■ INFORMATION PROVIDED:
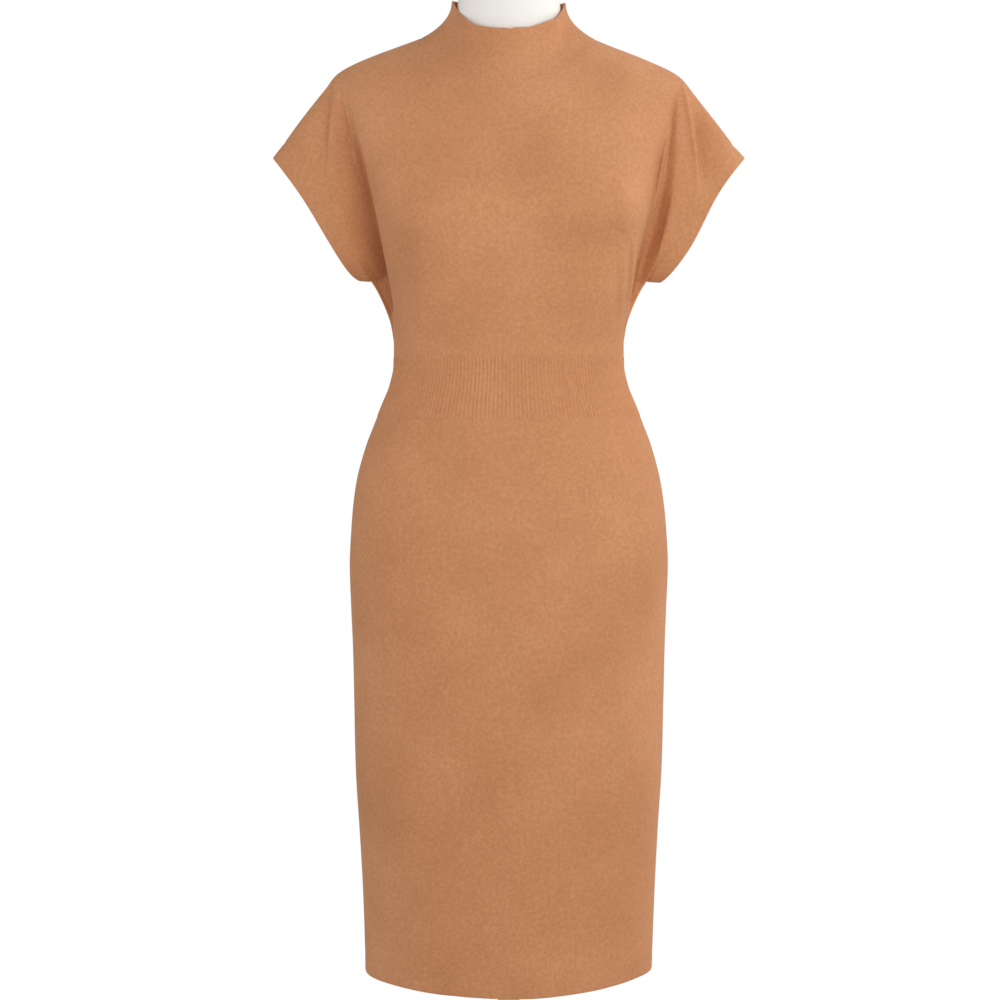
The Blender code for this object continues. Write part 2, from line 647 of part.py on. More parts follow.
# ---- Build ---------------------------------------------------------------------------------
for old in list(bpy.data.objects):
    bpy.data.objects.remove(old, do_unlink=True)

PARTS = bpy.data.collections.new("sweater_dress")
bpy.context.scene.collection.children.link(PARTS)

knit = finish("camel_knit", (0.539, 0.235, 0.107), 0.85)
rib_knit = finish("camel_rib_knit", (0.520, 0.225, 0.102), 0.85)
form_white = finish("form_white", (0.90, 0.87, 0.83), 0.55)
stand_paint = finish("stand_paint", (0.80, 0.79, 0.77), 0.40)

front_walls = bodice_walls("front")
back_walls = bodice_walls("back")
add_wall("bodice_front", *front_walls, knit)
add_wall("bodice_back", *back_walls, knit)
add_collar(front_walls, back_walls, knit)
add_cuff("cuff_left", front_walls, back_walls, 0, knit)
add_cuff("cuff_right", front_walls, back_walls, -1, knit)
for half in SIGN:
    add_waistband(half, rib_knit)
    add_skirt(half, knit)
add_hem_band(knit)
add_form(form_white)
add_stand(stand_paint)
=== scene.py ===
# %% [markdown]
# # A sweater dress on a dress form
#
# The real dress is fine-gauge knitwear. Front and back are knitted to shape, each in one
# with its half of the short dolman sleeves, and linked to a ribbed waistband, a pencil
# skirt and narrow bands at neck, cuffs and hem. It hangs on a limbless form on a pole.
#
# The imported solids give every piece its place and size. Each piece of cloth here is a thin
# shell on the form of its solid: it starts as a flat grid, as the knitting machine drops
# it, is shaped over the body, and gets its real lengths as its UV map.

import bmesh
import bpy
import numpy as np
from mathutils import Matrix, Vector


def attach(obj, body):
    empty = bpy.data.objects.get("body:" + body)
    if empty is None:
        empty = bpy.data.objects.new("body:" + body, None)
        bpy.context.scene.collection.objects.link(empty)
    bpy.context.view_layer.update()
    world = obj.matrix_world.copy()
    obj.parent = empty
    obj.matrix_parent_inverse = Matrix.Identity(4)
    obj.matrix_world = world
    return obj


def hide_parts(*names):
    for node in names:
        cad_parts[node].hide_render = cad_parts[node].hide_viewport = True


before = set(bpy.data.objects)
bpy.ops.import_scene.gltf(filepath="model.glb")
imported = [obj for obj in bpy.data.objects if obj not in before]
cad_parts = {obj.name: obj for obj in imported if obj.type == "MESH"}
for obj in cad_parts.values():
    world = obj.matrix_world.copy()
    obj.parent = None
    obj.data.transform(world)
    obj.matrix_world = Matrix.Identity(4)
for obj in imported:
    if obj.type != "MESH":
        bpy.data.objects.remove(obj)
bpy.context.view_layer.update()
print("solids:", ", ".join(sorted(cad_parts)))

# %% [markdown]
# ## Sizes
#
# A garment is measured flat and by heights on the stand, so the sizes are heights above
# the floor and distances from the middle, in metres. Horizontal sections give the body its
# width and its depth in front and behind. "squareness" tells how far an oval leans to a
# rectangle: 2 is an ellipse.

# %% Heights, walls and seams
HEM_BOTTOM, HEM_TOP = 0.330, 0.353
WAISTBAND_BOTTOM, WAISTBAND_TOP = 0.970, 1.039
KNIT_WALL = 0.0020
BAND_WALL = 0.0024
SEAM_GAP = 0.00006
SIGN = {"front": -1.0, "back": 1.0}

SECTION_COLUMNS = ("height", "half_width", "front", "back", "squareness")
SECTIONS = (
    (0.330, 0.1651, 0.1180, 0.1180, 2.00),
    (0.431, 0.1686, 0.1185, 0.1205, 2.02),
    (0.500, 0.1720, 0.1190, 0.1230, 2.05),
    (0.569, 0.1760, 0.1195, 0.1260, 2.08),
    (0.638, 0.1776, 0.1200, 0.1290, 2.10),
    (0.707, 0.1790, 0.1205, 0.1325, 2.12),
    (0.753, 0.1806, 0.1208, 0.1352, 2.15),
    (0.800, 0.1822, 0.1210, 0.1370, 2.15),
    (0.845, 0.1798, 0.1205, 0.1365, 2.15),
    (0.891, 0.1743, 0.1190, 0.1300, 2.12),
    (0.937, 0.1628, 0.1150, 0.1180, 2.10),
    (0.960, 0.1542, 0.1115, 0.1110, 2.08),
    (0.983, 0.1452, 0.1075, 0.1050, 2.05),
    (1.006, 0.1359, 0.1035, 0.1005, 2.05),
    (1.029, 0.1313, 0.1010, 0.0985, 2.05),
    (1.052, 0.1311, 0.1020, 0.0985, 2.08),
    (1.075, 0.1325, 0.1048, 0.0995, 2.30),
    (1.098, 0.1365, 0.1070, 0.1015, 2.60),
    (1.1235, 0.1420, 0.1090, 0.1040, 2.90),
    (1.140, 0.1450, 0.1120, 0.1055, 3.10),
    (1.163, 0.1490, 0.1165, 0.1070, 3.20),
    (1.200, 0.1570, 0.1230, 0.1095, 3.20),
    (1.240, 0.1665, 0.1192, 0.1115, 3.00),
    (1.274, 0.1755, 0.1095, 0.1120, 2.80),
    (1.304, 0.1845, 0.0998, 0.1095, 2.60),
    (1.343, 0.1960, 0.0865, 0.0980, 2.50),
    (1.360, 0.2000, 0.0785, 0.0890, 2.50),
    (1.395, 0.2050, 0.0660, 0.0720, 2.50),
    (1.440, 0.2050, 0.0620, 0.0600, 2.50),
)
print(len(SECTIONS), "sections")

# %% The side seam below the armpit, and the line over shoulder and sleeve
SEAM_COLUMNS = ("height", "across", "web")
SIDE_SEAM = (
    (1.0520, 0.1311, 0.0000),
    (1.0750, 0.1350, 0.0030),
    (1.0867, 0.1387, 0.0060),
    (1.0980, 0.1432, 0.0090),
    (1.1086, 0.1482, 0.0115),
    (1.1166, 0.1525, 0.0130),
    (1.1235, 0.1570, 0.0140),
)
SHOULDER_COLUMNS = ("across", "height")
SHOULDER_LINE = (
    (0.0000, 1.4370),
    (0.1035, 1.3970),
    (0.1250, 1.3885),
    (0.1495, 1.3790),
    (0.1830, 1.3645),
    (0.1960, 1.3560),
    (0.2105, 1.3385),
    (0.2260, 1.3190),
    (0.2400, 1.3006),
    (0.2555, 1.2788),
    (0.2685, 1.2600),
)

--

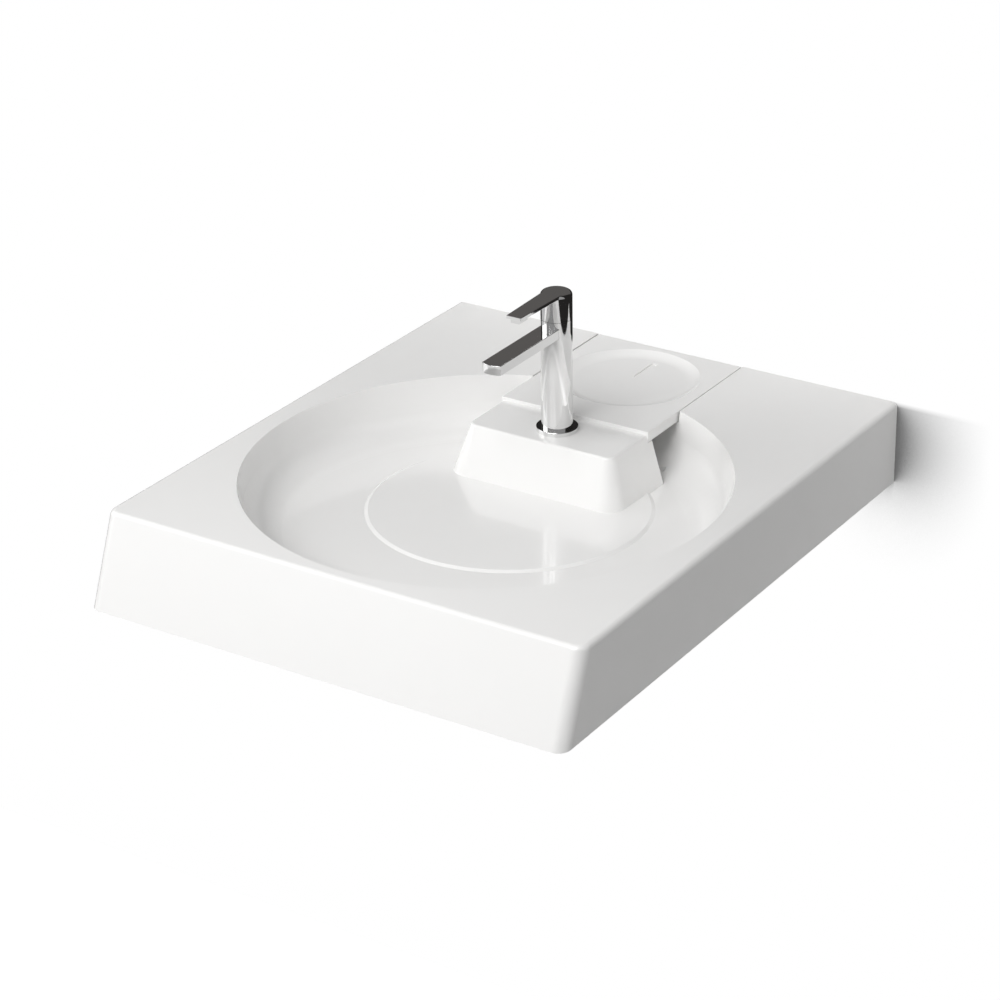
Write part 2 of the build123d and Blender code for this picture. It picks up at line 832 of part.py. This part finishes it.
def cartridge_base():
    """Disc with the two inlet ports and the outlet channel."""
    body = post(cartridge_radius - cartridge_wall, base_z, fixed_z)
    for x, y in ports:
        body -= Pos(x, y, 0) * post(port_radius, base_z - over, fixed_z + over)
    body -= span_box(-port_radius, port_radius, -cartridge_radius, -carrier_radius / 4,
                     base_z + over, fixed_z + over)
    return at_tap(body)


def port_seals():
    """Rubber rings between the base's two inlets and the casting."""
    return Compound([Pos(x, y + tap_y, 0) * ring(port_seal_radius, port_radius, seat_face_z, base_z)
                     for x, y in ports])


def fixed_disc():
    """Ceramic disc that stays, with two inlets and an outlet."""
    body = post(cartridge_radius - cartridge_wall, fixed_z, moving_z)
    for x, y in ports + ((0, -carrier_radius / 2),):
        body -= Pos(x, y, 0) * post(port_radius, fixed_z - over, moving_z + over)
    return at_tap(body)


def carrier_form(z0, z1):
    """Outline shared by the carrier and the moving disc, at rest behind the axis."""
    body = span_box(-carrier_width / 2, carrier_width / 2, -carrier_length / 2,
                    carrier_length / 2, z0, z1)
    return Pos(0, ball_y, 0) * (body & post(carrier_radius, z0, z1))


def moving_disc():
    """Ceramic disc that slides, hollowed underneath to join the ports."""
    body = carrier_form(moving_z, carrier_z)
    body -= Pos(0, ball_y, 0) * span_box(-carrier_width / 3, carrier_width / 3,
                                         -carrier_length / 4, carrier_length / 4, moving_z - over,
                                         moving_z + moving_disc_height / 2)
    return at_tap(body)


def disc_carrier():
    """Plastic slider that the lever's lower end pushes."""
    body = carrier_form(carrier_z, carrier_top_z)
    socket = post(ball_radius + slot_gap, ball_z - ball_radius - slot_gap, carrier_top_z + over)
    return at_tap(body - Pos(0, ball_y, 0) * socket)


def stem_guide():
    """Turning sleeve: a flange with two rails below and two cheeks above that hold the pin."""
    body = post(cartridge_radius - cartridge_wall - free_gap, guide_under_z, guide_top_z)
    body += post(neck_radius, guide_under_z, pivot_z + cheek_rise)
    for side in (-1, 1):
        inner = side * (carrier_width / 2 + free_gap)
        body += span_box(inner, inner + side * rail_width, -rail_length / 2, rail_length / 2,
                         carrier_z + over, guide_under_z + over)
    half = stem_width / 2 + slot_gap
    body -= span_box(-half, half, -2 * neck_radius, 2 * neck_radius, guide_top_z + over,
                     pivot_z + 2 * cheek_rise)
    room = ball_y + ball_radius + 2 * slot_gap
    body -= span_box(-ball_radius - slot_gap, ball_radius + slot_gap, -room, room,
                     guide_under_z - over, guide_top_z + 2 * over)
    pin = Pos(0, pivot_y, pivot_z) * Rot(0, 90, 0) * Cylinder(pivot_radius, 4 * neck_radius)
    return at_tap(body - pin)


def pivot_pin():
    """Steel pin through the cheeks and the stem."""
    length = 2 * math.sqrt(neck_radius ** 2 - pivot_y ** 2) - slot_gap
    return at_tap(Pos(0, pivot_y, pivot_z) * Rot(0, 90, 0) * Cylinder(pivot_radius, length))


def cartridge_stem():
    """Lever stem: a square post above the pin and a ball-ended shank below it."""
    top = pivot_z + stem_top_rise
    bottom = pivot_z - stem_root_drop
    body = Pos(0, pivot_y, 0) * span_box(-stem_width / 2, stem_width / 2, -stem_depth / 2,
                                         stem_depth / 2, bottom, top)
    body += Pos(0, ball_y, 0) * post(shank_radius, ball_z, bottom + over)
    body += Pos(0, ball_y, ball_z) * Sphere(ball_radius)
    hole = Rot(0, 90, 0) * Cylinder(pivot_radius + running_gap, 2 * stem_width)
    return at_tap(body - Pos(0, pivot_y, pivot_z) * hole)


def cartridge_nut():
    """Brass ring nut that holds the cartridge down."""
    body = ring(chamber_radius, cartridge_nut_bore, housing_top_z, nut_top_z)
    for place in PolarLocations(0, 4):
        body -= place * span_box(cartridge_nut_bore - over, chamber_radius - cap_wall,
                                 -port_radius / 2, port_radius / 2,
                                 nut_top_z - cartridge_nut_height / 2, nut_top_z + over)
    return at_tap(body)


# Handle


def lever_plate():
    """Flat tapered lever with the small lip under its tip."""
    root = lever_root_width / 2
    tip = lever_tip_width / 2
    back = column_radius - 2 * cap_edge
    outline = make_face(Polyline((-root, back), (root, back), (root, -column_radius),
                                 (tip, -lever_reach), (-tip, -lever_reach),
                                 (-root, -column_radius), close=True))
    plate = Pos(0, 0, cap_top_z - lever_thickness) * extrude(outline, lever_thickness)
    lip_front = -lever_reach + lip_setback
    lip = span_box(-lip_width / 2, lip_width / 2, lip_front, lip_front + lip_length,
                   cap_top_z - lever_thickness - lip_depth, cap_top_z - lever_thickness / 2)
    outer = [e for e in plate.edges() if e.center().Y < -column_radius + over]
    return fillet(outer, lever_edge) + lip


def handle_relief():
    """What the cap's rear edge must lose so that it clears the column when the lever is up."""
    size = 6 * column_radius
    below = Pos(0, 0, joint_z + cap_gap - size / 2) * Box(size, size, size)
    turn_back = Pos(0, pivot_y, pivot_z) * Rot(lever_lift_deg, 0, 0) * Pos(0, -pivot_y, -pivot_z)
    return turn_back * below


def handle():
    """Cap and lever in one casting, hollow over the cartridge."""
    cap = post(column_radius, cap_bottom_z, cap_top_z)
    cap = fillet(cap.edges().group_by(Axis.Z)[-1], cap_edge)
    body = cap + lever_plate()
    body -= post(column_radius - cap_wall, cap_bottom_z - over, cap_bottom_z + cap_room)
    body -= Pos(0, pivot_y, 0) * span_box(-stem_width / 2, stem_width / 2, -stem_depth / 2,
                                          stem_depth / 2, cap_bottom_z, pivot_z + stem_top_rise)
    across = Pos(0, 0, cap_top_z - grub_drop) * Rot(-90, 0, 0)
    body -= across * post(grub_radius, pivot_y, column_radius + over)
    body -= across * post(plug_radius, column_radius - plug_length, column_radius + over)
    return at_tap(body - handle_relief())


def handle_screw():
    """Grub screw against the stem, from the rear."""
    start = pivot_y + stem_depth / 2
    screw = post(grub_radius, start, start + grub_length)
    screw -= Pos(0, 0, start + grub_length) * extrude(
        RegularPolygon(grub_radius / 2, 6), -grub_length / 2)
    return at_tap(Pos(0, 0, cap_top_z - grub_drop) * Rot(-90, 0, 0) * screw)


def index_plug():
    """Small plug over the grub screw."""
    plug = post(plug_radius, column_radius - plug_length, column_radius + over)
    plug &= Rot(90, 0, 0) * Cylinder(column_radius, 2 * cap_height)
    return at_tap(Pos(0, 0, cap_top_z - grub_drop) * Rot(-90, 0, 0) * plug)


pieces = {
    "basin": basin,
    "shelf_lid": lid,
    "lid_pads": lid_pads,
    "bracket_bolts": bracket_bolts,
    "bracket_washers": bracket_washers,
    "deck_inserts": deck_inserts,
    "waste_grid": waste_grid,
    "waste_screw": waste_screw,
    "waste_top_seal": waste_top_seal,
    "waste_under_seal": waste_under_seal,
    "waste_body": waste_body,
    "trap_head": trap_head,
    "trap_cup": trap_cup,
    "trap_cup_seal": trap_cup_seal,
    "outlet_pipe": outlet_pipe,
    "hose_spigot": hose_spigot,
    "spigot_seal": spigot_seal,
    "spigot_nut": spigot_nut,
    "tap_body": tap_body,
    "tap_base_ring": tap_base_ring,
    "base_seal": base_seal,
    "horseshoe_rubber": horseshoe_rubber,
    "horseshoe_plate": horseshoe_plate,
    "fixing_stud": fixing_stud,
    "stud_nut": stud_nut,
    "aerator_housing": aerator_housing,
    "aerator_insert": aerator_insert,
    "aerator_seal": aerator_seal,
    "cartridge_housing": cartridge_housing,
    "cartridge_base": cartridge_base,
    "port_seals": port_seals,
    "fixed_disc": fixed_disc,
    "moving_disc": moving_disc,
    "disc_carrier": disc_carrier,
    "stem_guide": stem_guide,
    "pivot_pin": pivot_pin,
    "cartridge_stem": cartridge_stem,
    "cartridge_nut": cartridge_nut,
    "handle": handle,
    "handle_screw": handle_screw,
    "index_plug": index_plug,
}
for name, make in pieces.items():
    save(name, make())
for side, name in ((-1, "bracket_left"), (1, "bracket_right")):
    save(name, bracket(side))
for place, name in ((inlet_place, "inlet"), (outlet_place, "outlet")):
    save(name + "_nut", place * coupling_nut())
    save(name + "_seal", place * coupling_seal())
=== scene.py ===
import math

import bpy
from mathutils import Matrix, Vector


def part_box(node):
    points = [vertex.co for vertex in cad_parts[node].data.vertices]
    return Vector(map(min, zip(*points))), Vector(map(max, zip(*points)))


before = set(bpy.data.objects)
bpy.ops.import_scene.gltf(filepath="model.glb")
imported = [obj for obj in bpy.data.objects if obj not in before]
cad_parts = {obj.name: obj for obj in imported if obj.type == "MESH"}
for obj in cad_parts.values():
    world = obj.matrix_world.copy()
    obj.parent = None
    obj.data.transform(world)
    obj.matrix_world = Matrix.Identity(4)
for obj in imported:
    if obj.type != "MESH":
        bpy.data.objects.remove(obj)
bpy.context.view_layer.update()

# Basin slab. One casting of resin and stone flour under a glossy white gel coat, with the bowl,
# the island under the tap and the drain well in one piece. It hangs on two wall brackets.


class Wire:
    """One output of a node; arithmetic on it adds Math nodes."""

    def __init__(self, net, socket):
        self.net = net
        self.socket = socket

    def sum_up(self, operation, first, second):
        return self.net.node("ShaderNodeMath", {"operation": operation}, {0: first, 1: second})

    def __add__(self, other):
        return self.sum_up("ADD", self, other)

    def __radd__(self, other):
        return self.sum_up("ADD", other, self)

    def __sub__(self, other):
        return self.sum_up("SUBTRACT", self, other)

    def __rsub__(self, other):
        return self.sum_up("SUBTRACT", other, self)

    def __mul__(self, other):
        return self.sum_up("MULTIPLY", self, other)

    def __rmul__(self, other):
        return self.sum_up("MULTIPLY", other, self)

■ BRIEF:
Work out how many lines in the records above contain the word "solids", and give only that number.

■ FINISHED TASK:
2